* Prompt:
Return, unaltered, every line from the beginning of the material below up to and including the one with "WAVES_PER_UNIT = 20 / (2 * math.pi)".

* Source material:
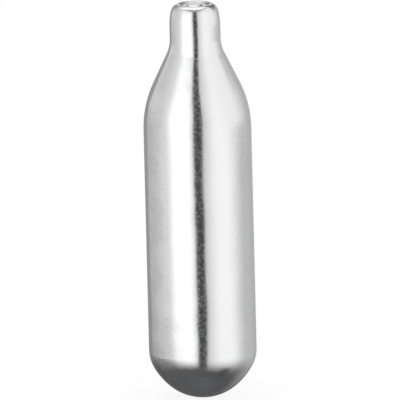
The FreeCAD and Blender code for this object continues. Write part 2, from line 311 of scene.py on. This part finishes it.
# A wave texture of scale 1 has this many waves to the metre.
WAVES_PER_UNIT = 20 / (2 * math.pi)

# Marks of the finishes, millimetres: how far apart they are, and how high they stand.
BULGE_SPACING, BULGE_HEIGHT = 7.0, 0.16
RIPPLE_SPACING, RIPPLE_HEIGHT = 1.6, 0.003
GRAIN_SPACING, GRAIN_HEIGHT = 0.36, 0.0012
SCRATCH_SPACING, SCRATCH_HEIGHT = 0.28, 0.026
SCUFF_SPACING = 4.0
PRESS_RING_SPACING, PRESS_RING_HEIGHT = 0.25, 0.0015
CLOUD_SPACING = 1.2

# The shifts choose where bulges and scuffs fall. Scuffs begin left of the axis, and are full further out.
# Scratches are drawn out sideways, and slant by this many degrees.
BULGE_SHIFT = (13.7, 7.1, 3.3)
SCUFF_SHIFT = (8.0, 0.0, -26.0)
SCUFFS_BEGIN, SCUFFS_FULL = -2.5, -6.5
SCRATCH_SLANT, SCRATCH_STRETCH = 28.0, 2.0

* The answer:
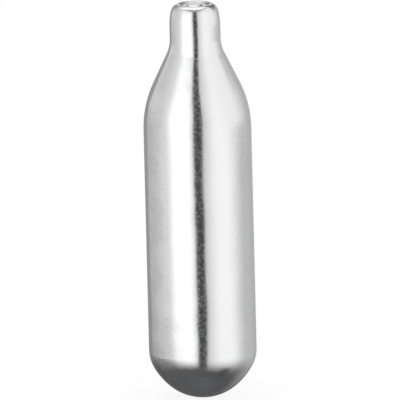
The FreeCAD and Blender code for this object continues. Write part 2, from line 311 of scene.py on. This part finishes it.
# A wave texture of scale 1 has this many waves to the metre.
WAVES_PER_UNIT = 20 / (2 * math.pi)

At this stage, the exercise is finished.